Novel Bi4Ti3O12 hollow-spheres with highly-efficient CO2 photoreduction activity

Abstract

The utilization of artificial photosynthesis technology to achieve CO2 green conversion to solar fuels has attracted great attentions. However, the research and development of highly-efficient photocatalytic materials have been the key scientific issues. In this work, novel Bi4Ti3O12 hollow-spheres (BTO-HS) with self-assembly structured nanosheets are successfully synthesized by simple hydrothermal-treatment process for the first time, and characterized by X-ray diffraction (XRD), X-ray photoelectron spectroscopy (XPS), scanning electron microscopy (SEM) and UV–vis diffuse reflectance spectroscopy (DRS).
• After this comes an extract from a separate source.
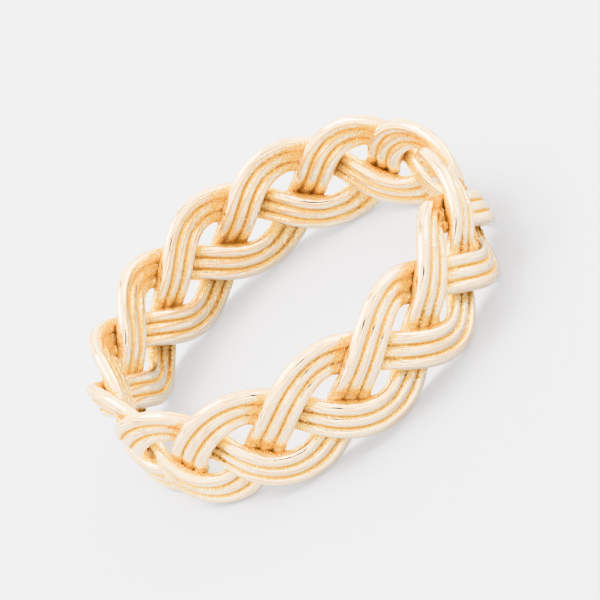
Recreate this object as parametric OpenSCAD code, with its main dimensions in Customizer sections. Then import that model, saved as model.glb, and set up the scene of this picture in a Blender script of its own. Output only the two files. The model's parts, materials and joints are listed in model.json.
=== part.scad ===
// Braided band ring: a flat three-strand plait closed round a finger.
// Every strand is three round wires fused side by side.
// Millimetres. The finger runs along Z, and the band lies on its lower edge at Z = 0.

/* [Ring] */
// Width of the clear round opening for the finger
finger_d = 17.1; // [15:0.1:21]
// Angle round the finger of one bight of the upper edge
first_bight = 13.3; // [0:0.1:27]

/* [Plait] */
// Number of bights along each edge of the band
bights = 13; // [11, 13, 14]
// How far a strand's centre swings to each side of the band's middle
swing = 1.78; // [1.6:0.01:1.9]
// How pointed the swing is, as a share of the swing
swing_point = 0.097; // [0:0.001:0.11]
// How far a strand rises over the next one, and dips under it, from the band's middle
weave = 0.46; // [0.44:0.01:0.6]
// How far a strand hangs back before a crossing, as a share of the step between two bights
lag = 0.0735; // [0:0.0005:0.08]

/* [Strand] */
// Thickness of each round wire
wire_d = 0.60; // [0.5:0.01:0.62]
// Distance between the centres of two wires side by side
wire_step = 0.565; // [0.48:0.005:0.59]

/* [Smoothness] */
// Turn of the weave from one cross-section to the next
section_turn = 12; // [8, 12, 15, 20]

/* [Hidden] */
// A full weave is 360 degrees: 90 at the upper edge, 270 at the lower edge.
// A strand is on top at 30 and 210, and underneath at 150 and 330.
weave_turn = 360;
// Three strands share the band, a third of a weave apart.
strand_count = 3;
strand_phase = weave_turn / strand_count;
// Angle round the finger from one bight to the next
bight_step = 360 / bights;
// Weave that one strand goes through in one trip round the finger
strand_turn = strand_phase * bights;
section_count = strand_turn / section_turn;
// Weave phase at which the three strands meet end to end, on the side of the ring
join_turn = 30 + 2 * weave_turn;
upper_edge_turn = 90;

wire_r = wire_d / 2;
// Distance from the finger's axis to the middle of the band's thickness
band_r = finger_d / 2 + wire_r + weave;
// Height of the band's middle line above its lower edge
band_half_h = swing * (1 + swing_point) + wire_step + wire_r;
// Direction in which a wire's round ends at the groove between two wires
groove_angle = acos(wire_step / 2 / wire_r);
// Straight sides across a middle wire's top, and round an outer wire
middle_sides = 3;
outer_sides = 6;
// Small step of the weave used to find which way a strand runs
heading_step = 0.5;

function unit(v) = v / norm(v);

// Angle round the finger, sideways swing and distance from the axis at one phase of the weave
function travel(turn) = first_bight
    + (turn - upper_edge_turn) / strand_phase * bight_step
    - lag * bight_step * sin(2 * turn);
function sideways(turn) = swing * (sin(turn) - swing_point * sin(3 * turn));
function outward(turn) = band_r + weave * sin(2 * turn);

// Centre of the strand
function centre(turn) = [
    outward(turn) * cos(travel(turn)),
    outward(turn) * sin(travel(turn)),
    band_half_h + sideways(turn)
];

// Unit directions at one phase: along the strand, out of its face, and across its wires
function along(turn) = unit(centre(turn + heading_step) - centre(turn - heading_step));
function away_from_axis(turn) = [cos(travel(turn)), sin(travel(turn)), 0];
function out_of_face(turn) = unit(
    away_from_axis(turn) - (away_from_axis(turn) * along(turn)) * along(turn)
);
function across(turn) = cross(out_of_face(turn), along(turn));

// Points of one wire's round, from one angle to another, with or without its two ends
function wire_arc(middle, from, to, sides, ends) = [
    for (i = [(ends ? 0 : 1) : (ends ? sides : sides - 1)])
        let (a = from + (to - from) * i / sides)
        [middle + wire_r * cos(a), wire_r * sin(a)]
];

// Outline of the three fused wires, counterclockwise, as [across, out] pairs
outline = concat(
    wire_arc(wire_step, groove_angle - 180, 180 - groove_angle, outer_sides, true),
    wire_arc(0, groove_angle, 180 - groove_angle, middle_sides, false),
    wire_arc(-wire_step, groove_angle, 360 - groove_angle, outer_sides, true),
    wire_arc(0, groove_angle - 180, -groove_angle, middle_sides, false)
);
sides = len(outline);
// Where each wire's points lie in the outline
first_wire = [for (i = [0 : outer_sides]) i];
last_wire = [for (i = [0 : outer_sides]) outer_sides + middle_sides + i];
middle_wire = concat(
    [for (i = [outer_sides : outer_sides + middle_sides]) i],
    [for (i = [2 * outer_sides + middle_sides : sides - 1]) i],
    [0]
);

// The outline stood square to the strand at one phase
function section(turn) =
    let (
        here = centre(turn),
        out = out_of_face(turn),
        side = across(turn)
    )
    [for (p = outline) here + p[0] * side + p[1] * out];

// One strand, swept once round the finger and closed by a flat end at each join
module strand(number) {
    start = join_turn + number * strand_turn;
    points = [
        for (i = [0 : section_count])
            each section(start + i * section_turn)
    ];
    skin = [
        for (i = [0 : section_count - 1], j = [0 : sides - 1])
            let (
                near = i * sides + j,
                near_next = i * sides + (j + 1) % sides,
                far = near + sides,
                far_next = near_next + sides
            )
            each [[near, far, far_next], [near, far_next, near_next]]
    ];
    start_end = [first_wire, middle_wire, last_wire];
    far_end = [
        for (face = start_end)
            [for (i = [len(face) - 1 : -1 : 0]) face[i] + section_count * sides]
    ];
    polyhedron(points = points, faces = concat(skin, start_end, far_end));
}

module strand_a() {
    color([0.93, 0.79, 0.54]) strand(0);
}

module strand_b() {
    color([0.95, 0.82, 0.58]) strand(1);
}

module strand_c() {
    color([0.90, 0.75, 0.50]) strand(2);
}

strand_a();
strand_b();
strand_c();
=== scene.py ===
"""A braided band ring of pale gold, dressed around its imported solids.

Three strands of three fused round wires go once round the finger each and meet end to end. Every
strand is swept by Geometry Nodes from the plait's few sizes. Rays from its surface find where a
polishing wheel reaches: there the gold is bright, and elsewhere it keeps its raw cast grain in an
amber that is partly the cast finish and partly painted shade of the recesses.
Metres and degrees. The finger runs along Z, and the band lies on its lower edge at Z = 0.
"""

import json
import math

import bpy
from mathutils import Matrix, Vector


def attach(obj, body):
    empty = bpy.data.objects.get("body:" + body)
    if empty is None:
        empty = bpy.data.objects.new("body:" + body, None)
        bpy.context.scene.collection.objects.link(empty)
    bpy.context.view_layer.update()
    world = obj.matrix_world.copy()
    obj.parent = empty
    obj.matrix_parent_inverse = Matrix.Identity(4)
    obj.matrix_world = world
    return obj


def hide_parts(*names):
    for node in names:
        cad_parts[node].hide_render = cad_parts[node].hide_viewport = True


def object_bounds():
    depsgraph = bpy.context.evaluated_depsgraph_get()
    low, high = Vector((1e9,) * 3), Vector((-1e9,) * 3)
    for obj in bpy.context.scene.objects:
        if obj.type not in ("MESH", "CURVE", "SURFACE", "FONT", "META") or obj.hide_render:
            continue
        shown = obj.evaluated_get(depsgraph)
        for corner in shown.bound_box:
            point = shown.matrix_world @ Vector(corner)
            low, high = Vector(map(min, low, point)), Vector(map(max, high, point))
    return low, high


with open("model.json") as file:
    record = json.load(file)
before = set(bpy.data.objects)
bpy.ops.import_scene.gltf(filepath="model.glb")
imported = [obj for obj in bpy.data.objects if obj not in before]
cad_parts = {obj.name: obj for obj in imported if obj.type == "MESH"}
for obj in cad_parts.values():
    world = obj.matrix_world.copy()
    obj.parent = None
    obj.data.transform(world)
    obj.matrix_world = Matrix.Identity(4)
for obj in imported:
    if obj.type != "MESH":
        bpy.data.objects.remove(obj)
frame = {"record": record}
CAD_LOW, CAD_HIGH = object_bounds()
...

The unique structural morphology and well-matched oxidation–reduction potentials of as-prepared BTO-HS result in the excellent optical responsiveness and effective photoinduced carriers, achieving the highly-efficient CO2 photoreduction activity with CO yield of 13.1 μmol⋅g−1⋅h−1 (8 h), more than ultramodern reported 11.7 μmol⋅g−1⋅h−1 (4 h) of ultrathin BTO nanosheets with OVs and 3.66 μmol⋅g−1⋅h−1 (4 h) of bulk BTO [https://doi.org/10.1016/j.scib.2020.02.019] under simulated sunlight irradiation. More importantly, the CO yield only decreases about 3.8% after third-cycle test, indicating the outstanding active stability of BTO-HS. Our findings should provide a newfangled structural regulation strategy for constructing BTO-based photocatalysts with highly-efficient photocatalytic CO2 reduction performance.